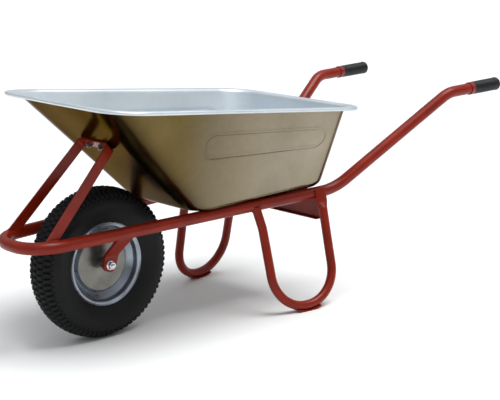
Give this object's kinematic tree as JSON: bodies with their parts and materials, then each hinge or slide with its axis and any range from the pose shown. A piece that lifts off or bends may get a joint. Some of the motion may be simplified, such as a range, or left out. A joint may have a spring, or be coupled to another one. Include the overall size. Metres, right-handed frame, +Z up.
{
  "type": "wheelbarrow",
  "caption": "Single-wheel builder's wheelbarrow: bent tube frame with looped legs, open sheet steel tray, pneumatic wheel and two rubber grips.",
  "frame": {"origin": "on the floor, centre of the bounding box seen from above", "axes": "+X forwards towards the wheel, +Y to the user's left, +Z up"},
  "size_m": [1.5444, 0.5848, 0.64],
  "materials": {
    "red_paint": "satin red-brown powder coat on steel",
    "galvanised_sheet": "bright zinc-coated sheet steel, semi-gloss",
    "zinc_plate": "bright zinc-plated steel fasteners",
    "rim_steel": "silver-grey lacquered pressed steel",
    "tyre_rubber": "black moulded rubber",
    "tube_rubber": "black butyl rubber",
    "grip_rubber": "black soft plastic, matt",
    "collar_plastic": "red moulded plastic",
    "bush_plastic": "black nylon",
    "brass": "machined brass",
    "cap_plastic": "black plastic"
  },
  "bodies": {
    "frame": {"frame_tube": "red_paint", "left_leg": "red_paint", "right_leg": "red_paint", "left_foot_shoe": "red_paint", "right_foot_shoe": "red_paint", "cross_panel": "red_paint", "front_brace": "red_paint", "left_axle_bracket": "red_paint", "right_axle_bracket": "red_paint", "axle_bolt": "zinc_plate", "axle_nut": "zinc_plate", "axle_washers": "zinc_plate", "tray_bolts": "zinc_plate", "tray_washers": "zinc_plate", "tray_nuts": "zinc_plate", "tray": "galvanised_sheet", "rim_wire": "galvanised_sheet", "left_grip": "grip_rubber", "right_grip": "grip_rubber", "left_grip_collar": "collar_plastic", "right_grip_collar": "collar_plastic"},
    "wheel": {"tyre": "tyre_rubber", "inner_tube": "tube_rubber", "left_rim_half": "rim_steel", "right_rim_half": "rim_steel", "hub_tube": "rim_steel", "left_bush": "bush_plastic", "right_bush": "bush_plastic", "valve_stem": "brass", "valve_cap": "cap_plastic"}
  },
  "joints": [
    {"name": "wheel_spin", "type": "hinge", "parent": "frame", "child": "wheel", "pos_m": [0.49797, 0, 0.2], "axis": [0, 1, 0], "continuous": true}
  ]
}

• WRITTEN INSTRUCTION: Copy every line exactly. Leave nothing out.

• FINAL ANSWER:
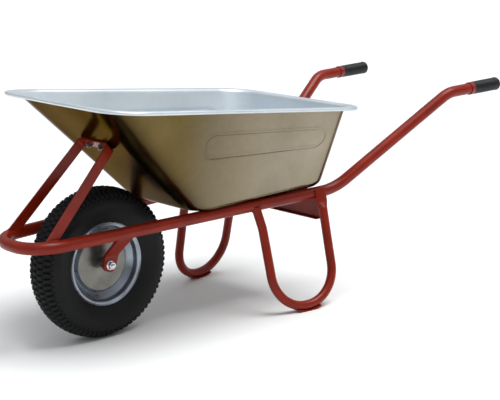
Give this object's kinematic tree as JSON: bodies with their parts and materials, then each hinge or slide with its axis and any range from the pose shown. A piece that lifts off or bends may get a joint. Some of the motion may be simplified, such as a range, or left out. A joint may have a spring, or be coupled to another one. Include the overall size. Metres, right-handed frame, +Z up.
{
  "type": "wheelbarrow",
  "caption": "Single-wheel builder's wheelbarrow: bent tube frame with looped legs, open sheet steel tray, pneumatic wheel and two rubber grips.",
  "frame": {"origin": "on the floor, centre of the bounding box seen from above", "axes": "+X forwards towards the wheel, +Y to the user's left, +Z up"},
  "size_m": [1.5444, 0.5848, 0.64],
  "materials": {
    "red_paint": "satin red-brown powder coat on steel",
    "galvanised_sheet": "bright zinc-coated sheet steel, semi-gloss",
    "zinc_plate": "bright zinc-plated steel fasteners",
    "rim_steel": "silver-grey lacquered pressed steel",
    "tyre_rubber": "black moulded rubber",
    "tube_rubber": "black butyl rubber",
    "grip_rubber": "black soft plastic, matt",
    "collar_plastic": "red moulded plastic",
    "bush_plastic": "black nylon",
    "brass": "machined brass",
    "cap_plastic": "black plastic"
  },
  "bodies": {
    "frame": {"frame_tube": "red_paint", "left_leg": "red_paint", "right_leg": "red_paint", "left_foot_shoe": "red_paint", "right_foot_shoe": "red_paint", "cross_panel": "red_paint", "front_brace": "red_paint", "left_axle_bracket": "red_paint", "right_axle_bracket": "red_paint", "axle_bolt": "zinc_plate", "axle_nut": "zinc_plate", "axle_washers": "zinc_plate", "tray_bolts": "zinc_plate", "tray_washers": "zinc_plate", "tray_nuts": "zinc_plate", "tray": "galvanised_sheet", "rim_wire": "galvanised_sheet", "left_grip": "grip_rubber", "right_grip": "grip_rubber", "left_grip_collar": "collar_plastic", "right_grip_collar": "collar_plastic"},
    "wheel": {"tyre": "tyre_rubber", "inner_tube": "tube_rubber", "left_rim_half": "rim_steel", "right_rim_half": "rim_steel", "hub_tube": "rim_steel", "left_bush": "bush_plastic", "right_bush": "bush_plastic", "valve_stem": "brass", "valve_cap": "cap_plastic"}
  },
  "joints": [
    {"name": "wheel_spin", "type": "hinge", "parent": "frame", "child": "wheel", "pos_m": [0.49797, 0, 0.2], "axis": [0, 1, 0], "continuous": true}
  ]
}